Les auteurs de ces actes sont facilement repérables. Il suffit, simplement, de réagir et d’appliquer la loi. Ces réseaux créés illégalement servent à alimenter des vergers et des champs ou à procurer, de façon illicite, de l’eau à certaines personnes. La nappe phréatique est, également, surexploitée par ces sociétés qui sont spécialisées dans la mise en bouteille des eaux. Aujourd’hui, plusieurs dizaines de ces sociétés opèrent sur le sol tunisien. C’est à croire que notre pays s’est transformé en un pays hautement aquifère.
Cette suractivité des sociétés de mise en bouteille d’eau dite de source ou naturelle ne manque pas de soulever de nombreuses questions. La Tunisie est-elle, vraiment, un pays aussi riche en ressources hydriques pour permettre à de telles sociétés de proliférer de la sorte ? Y a-t-il une stratégie derrière pour contrôler ce flux incessant de sociétés qui nous imposent, de plus en plus, leurs prix ? En effet, au cours de cette décennie, les prix d’une bouteille de 1.5 litre se sont multipliés par 5 et plus. Ce qui n’obéit à aucune logique. Doit-on encore autoriser d’autres sociétés à voir le jour ? Ce serait contre toute logique.
Autres questions !
D’autres questions, tout aussi cruciales, restent en suspens. On se demande, aussi, pourquoi l’eau potable n’est plus tellement potable. La connexion entre cette réalité et la multiplication de ces sociétés est-elle une simple coïncidence ? Et, justement, sur ce point, qu’est-ce qui empêcherait la Sonede d’améliorer la qualité de l’eau de robinet pour la rendre plus potable ?
De plus, on voit l’émergence de nouveaux autres “guerbaji” (chez nous : vendeur d’eau). A ces sociétés d’eau minérale ou conditionnée on assiste à l’ouverture de centaines de boutiques dans tous les quartiers qui vendent de l’eau de la Sonede au prix de 100 millimes le litre (ils ont augmenté le tir après l’annonce de la hausse des tarifs par la société des eaux).

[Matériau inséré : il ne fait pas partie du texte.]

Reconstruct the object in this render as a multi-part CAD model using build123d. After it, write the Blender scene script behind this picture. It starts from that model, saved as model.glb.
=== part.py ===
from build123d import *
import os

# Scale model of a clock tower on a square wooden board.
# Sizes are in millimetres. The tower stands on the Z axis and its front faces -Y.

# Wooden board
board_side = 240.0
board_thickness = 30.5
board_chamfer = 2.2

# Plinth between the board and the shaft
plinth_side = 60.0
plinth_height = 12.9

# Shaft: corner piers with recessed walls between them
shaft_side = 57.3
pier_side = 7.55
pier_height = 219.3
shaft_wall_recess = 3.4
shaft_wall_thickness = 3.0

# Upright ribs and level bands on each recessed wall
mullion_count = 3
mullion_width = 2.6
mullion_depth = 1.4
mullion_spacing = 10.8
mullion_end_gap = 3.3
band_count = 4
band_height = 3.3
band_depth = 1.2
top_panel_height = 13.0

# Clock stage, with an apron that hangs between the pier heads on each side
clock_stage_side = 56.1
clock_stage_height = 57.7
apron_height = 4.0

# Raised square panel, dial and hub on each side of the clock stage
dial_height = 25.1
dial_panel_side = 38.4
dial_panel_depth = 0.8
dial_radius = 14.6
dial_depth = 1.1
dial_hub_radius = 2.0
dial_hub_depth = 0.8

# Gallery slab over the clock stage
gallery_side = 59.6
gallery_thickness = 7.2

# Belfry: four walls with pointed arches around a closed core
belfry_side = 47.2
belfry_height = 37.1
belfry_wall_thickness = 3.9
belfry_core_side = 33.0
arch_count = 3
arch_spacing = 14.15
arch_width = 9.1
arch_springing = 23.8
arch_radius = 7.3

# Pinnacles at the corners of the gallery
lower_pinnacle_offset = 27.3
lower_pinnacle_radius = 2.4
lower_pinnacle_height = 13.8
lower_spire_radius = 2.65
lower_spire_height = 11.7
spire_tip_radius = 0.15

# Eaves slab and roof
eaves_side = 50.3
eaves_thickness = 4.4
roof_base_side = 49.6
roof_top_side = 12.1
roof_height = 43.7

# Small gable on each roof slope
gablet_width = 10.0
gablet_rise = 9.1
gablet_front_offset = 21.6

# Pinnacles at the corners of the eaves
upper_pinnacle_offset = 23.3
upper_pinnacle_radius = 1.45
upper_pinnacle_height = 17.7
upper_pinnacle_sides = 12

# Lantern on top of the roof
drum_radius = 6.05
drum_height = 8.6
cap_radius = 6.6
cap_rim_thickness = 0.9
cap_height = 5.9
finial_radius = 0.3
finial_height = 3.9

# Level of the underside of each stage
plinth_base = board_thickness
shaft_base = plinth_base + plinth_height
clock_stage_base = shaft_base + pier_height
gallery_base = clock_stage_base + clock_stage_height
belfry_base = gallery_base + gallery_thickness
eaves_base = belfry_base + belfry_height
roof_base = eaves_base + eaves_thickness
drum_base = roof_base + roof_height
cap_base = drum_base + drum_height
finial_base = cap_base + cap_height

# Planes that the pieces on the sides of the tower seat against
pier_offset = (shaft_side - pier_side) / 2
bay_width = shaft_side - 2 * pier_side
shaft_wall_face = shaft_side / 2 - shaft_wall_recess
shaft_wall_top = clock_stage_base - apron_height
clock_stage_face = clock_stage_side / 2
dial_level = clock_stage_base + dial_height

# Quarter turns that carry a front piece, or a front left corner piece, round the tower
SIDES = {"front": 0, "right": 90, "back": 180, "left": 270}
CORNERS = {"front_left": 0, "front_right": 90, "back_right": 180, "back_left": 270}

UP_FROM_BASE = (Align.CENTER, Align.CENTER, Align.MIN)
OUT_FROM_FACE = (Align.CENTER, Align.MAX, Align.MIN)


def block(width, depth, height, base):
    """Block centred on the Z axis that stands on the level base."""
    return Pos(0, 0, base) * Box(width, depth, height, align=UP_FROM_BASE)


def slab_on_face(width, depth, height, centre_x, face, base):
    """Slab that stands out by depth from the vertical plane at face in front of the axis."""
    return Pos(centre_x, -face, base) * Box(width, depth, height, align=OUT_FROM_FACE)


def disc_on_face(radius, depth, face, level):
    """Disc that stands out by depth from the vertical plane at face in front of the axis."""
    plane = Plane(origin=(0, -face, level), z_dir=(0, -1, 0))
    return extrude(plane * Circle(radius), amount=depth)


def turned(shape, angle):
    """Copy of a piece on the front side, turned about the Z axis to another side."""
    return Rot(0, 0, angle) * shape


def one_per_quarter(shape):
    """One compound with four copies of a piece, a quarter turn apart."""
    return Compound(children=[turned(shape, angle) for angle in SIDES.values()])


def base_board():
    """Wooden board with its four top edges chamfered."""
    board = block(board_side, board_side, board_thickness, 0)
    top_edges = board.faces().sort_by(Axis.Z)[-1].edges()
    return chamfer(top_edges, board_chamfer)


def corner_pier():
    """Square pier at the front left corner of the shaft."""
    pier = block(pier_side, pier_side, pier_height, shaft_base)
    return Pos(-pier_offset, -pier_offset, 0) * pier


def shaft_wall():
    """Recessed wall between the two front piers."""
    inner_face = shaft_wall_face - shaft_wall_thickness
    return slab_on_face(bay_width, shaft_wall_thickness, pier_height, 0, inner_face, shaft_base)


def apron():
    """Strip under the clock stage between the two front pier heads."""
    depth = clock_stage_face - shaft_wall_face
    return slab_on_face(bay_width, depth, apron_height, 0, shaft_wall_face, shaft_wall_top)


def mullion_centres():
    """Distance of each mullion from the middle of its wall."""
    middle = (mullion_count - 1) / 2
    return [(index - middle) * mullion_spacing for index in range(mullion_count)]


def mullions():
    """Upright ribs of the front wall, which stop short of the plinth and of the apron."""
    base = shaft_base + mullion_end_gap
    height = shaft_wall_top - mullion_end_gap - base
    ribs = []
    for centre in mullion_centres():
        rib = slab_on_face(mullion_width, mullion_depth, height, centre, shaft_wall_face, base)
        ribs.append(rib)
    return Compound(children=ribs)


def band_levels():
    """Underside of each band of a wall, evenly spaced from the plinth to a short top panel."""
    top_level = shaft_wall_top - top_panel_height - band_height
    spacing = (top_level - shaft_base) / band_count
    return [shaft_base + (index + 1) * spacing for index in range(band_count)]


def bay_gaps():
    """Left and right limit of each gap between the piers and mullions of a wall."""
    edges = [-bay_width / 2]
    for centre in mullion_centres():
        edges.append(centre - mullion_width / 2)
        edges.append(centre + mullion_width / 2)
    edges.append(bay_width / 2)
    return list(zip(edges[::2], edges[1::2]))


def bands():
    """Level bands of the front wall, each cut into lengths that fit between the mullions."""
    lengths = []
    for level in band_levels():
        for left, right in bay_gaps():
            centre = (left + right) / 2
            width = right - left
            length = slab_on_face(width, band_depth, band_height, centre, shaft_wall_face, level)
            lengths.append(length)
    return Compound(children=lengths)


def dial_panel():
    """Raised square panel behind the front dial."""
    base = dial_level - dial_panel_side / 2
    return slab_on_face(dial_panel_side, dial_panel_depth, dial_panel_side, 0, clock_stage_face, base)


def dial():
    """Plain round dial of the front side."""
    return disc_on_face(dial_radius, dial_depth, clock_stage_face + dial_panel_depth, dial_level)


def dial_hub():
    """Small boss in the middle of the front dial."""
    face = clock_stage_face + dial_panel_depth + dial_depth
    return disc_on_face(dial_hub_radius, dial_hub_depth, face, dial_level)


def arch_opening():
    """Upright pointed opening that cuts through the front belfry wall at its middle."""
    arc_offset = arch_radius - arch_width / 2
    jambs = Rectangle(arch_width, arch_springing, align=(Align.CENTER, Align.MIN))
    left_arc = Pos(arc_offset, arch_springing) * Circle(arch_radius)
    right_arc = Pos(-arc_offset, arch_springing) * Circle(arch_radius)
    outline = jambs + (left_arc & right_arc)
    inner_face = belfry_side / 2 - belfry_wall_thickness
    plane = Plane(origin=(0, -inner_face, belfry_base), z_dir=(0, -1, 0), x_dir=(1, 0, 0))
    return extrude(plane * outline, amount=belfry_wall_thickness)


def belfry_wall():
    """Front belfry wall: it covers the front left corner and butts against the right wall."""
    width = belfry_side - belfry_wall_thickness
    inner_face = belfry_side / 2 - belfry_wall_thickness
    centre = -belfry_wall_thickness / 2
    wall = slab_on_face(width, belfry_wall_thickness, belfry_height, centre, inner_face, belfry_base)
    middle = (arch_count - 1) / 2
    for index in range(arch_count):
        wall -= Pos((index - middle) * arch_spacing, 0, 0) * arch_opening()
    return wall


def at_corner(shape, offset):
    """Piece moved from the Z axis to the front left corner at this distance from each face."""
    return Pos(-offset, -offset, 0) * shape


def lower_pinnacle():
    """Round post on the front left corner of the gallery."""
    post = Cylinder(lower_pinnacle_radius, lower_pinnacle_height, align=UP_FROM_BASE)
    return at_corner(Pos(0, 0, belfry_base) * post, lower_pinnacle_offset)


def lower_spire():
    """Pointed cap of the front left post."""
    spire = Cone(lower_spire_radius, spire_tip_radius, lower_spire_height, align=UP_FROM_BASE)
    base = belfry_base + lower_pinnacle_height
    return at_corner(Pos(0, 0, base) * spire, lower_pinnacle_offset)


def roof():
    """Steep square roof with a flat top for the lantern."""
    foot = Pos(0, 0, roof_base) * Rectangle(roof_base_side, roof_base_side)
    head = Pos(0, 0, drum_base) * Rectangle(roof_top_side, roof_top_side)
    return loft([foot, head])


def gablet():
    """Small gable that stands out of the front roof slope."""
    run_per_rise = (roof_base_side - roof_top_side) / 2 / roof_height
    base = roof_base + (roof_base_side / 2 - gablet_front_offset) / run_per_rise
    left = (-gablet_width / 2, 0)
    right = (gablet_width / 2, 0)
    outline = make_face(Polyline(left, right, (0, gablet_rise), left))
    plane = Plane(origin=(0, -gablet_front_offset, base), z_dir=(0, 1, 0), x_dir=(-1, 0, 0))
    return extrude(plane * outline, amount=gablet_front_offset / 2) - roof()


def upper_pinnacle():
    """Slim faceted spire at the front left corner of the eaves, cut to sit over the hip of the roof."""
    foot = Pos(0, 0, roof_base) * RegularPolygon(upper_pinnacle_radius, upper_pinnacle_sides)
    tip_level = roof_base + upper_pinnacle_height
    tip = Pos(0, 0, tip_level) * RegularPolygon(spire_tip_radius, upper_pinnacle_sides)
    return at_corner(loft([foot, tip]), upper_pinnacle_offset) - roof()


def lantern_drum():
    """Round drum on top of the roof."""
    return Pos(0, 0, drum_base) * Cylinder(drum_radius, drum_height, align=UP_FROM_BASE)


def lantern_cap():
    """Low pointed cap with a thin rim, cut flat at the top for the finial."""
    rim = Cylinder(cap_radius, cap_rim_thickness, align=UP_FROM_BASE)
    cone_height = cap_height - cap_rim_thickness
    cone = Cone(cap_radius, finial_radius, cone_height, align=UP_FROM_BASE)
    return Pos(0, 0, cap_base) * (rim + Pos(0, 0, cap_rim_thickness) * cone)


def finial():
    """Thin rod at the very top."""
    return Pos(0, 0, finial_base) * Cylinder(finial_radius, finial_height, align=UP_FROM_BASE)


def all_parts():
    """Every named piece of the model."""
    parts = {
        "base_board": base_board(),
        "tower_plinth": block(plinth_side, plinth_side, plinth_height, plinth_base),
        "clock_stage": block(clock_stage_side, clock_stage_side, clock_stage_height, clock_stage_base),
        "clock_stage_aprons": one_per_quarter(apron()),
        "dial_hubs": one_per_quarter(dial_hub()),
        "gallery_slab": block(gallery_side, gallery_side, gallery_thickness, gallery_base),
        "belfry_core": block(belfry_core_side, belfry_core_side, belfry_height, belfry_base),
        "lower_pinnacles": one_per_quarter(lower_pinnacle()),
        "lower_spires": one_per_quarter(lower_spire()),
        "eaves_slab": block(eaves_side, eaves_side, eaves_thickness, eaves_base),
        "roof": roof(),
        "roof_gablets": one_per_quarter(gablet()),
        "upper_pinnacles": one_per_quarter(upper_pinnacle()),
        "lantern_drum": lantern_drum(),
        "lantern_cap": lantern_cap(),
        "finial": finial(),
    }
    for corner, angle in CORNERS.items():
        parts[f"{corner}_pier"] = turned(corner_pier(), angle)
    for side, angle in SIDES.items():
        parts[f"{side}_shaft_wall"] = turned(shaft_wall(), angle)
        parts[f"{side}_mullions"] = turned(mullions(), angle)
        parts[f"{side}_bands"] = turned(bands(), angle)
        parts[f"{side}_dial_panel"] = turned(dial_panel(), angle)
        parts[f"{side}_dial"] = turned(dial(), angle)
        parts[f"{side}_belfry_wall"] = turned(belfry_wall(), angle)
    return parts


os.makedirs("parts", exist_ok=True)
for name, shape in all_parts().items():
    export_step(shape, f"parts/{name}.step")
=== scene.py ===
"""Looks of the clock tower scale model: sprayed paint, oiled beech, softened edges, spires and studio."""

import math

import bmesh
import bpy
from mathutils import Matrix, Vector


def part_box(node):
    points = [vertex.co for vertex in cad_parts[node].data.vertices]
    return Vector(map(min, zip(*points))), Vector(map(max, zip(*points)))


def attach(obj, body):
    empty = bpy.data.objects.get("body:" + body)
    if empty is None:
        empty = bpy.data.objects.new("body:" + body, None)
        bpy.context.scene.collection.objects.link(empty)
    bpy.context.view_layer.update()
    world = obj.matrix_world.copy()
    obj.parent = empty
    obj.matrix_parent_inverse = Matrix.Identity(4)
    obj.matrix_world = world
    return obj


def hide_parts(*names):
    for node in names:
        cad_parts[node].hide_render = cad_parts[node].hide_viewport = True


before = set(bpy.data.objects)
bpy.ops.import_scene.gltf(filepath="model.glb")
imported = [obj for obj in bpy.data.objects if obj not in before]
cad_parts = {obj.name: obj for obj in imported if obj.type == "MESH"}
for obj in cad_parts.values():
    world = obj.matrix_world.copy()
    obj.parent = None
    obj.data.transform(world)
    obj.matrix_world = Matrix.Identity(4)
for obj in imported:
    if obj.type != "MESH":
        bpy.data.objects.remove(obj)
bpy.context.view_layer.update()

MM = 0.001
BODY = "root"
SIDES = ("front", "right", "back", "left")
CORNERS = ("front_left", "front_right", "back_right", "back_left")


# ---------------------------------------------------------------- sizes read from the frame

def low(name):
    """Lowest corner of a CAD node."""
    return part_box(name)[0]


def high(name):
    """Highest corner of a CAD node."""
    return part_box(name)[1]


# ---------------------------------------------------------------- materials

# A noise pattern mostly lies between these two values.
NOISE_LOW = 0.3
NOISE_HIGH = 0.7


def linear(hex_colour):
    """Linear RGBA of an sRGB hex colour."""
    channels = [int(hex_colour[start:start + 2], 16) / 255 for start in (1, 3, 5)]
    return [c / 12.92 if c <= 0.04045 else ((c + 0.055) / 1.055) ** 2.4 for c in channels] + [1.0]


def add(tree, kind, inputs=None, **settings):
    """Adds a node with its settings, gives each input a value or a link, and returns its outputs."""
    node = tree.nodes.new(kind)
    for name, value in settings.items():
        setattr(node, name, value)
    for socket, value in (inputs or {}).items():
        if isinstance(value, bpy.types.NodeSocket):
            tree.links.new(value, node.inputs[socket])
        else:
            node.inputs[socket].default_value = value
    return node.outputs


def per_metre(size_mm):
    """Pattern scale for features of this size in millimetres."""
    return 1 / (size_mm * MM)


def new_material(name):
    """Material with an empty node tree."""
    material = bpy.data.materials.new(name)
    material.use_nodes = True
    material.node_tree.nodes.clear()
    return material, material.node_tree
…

Ces nouveaux commerçants ont profité de la manne pour s’équiper d’appareils de purification de l’eau de robinet pour la revendre, ensuite, aux clients. Ce commerce est florissant. Pourtant (comme les vendeurs de ce qu’on appelle “mlawi” et autres plats à base de produits subventionnés) l’eau provient du réseau de la Sonede et est payée au tarif domestique. Mais l’usage commercial qui en est fait doit être pris en compte. Or, d’après ce que l’on voit, il n’y a aucune réaction de la part des autorités. On laisse faire, comme si de rien n’était. A notre avis, ces commerçants doivent être traités comme des gens exerçant un métier qui doit être soumis à des règles. Les tarifs ne doivent pas être les mêmes que ceux appliqués aux simples citoyens. Autrement dit, leur facture doit refléter l’usage commercial qui est fait de l’eau.
Concernant, les mesures à mettre en œuvre pour améliorer nos ressources, elles sont connues par nos experts. Tous les problèmes ont été identifiés, mais c’est leur concrétisation qui a pris du retard. L’absence d’une volonté politique et d’une gouvernance efficace n’a fait que compliquer les problèmes.
L’entretien et la maintenance d’un réseau de près de 50.000 km n’est pas une mince affaire. Surtout que plus de 20% de ce réseau sont âgés de plus de 40 ans. Les casses et les fuites ne sont pas toujours réparées dans les meilleures conditions.
En outre, l’Etat est appelé à réactiver ses programmes de lacs collinaires et de retenues des eaux pluviales. Sans parler des barrages.